Mr. Ahamed’s is a test case for frequent trading in TFSAs for the Tax Court of Canada, an independent court that handles disputes related to income tax, the Goods and Services Tax and employment insurance.
He filed the case in 2015 after the CRA began auditing a number of tax-free savings accounts. Between 2009 and 2017, the agency assessed approximately $114-million in taxes from those audits, with about 10 per cent from TFSA accounts that were seen as carrying on a business – such as day trading, which can generate hefty returns through aggressive securities trading.
Mr. Ahamed was among many do-it-yourself investors who received a notice from the CRA. He opened a personal TFSA account with Canadian Western Trust Co. in 2009 and for three years deposited the then-maximum annual contribution of $5,000. By the end of 2011, the value of his TFSA had reached $617,317.24.
All the securities he purchased and sold were qualified investments, with most being non-dividend-paying and speculative in nature, according to court documents. The majority of the investments were penny stocks listed on the TSX Venture Exchange in the junior mining sector, and the shares were owned for only short periods.
By 2012, the total value of the account had dropped to $564,482.90. Mr. Ahamed sold the securities and transferred the majority of the funds out of the TFSA. The CRA reassessed his tax owing for 2009 through 2012.
The CRA has come under fire from many in the investment community for not providing clear rules about how much money can be accrued within a TFSA. In 2018, the agency told The Globe and Mail that 1,696 TFSA account holders disputed their assessments over a two-year period ending March 31 of that year.
The CRA was not able to provide an update on the current number of TFSA audits or the number of account holders who have disputed their reassessments.
Jamie Golombek, the managing director of tax and estate planning with CIBC Private Wealth Management, says it is no longer unusual to see six-figure balances in TFSAs – and while it may be a red flag for the CRA, the average investor need not worry.
“The problem is not the balance of your account, but comes down to your activity in the account,” Mr. Golombek said in an interview. “If you have half a million dollars in your TFSA, that may be considered unusually high and may raise suspicion from the CRA on how you got there, but you have nothing to worry about unless you have been day trading.”

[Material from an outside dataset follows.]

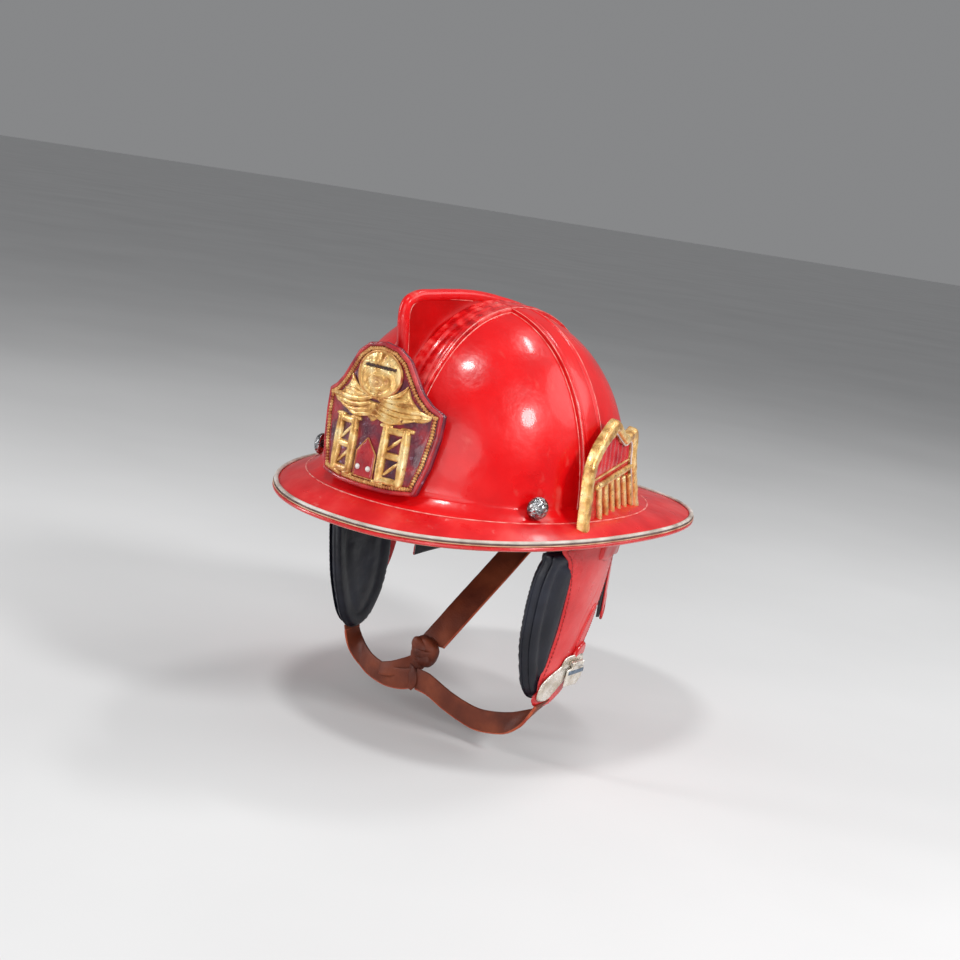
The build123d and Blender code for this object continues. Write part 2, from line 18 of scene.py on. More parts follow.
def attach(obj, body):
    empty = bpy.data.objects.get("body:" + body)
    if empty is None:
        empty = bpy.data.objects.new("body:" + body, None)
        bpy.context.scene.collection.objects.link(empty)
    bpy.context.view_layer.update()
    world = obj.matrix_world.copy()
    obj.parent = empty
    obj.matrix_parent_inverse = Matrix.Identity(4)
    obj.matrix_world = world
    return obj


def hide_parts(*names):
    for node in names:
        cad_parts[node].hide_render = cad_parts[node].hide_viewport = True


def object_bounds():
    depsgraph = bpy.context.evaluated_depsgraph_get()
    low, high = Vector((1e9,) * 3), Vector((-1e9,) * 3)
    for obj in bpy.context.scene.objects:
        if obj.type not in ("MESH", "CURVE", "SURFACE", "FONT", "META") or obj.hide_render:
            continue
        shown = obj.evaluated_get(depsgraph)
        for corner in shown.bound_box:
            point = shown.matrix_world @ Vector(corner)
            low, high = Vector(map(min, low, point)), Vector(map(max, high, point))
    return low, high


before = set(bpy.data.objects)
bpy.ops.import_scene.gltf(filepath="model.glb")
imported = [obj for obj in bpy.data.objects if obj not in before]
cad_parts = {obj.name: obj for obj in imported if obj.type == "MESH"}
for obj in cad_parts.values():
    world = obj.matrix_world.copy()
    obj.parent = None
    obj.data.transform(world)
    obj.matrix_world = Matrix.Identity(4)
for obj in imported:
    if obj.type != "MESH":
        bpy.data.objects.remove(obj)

Currently, when determining whether a TFSA is carrying on as a business, the CRA takes eight factors into consideration, including the frequency of transactions, the period of ownership, the taxpayer’s knowledge of the securities markets and whether the taxpayer advertised that they are willing to purchase securities.
While the TFSA trust occupied Mr. Ahamed’s time, attention and labour, Mr. Clarke acknowledged, it did not meet a number of the CRA tests, he argued, and the court should have found that the TFSA did not carry on as a business.
Mr. Clarke also questioned whether the existing test should be applied in the first place. He said the investment strategy of TFSA investors differs from taxable investment strategies because the tax-free nature of the withdrawals encourages investing for sizable gains, which can include assuming more risk, trading more frequently and selling losing positions earlier.
That means the practice of applying the traditional test to TFSAs “is stacked against the taxpayer,” he argued. Mr. Clarke believes that, based on the TFSA rules, the traditional test appears to single out professional investors for adverse tax treatment.
Given the same number, frequency and riskiness of the investments, under the traditional test an experienced, professional investor could be carrying on business, whereas a less experienced investor would not. “Such a test would result in professional investors not being able to enjoy the TFSA exemption in investing after tax capital. This cannot be Parliament’s intent,” Mr. Clarke said.
He argued the court should craft a new test recognizing that TFSA investors are obliged to follow a set of restrictions that do not apply to taxable investors.
Editor’s note: An earlier version of this story incorrectly named the tax court judge. It has been corrected to say the judge's name is Justice Spiro.